In Situ is a search for creative, artistic ways to intervene in public space, presented both linearly and non-linearly.

Apart from the northernmost parts of Scandinavia, the European continent is completely thought through, drawn in, pre-cooked, planned out, arranged. Very little room for nature, and a lot for cultivation: residential apartments, office buildings, highways, hangouts, public pieces of art. And it’s only getting worse, because like the rest of the world, Europe is still urbanizing at a quick pace.

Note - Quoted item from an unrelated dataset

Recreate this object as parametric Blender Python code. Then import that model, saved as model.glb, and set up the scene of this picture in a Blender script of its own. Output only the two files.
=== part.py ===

In the Arte production In Situ, city planners, architects, philosophers and artists look for creative and artistic ways to intervene in public space. An architect with Noyo Voyages is constantly working on improving the traffic circulation at a Parisian business park. An educational philosopher analyzes the tensions between the architectural heritage and the urban future of modern-day Berlin. But we also see the German street artist Johan Lorbeer, who can hang onto buildings with only his thumb to the wall. The whispered poems of Les Souffleurs encourage street workers to dream of faraway palm beaches. And theremin player Pamelia Thurstin lets her sweet, weeping tones float through the city.

In Situ can be watched linearly as a 90-minute documentary, but the chapters are also accessible individually through various themes and a map of Europe. Through these routes you can also find materials uploaded by other users, because the audience contributes in devising original, artistic interventions in our highly urbanized surroundings as well.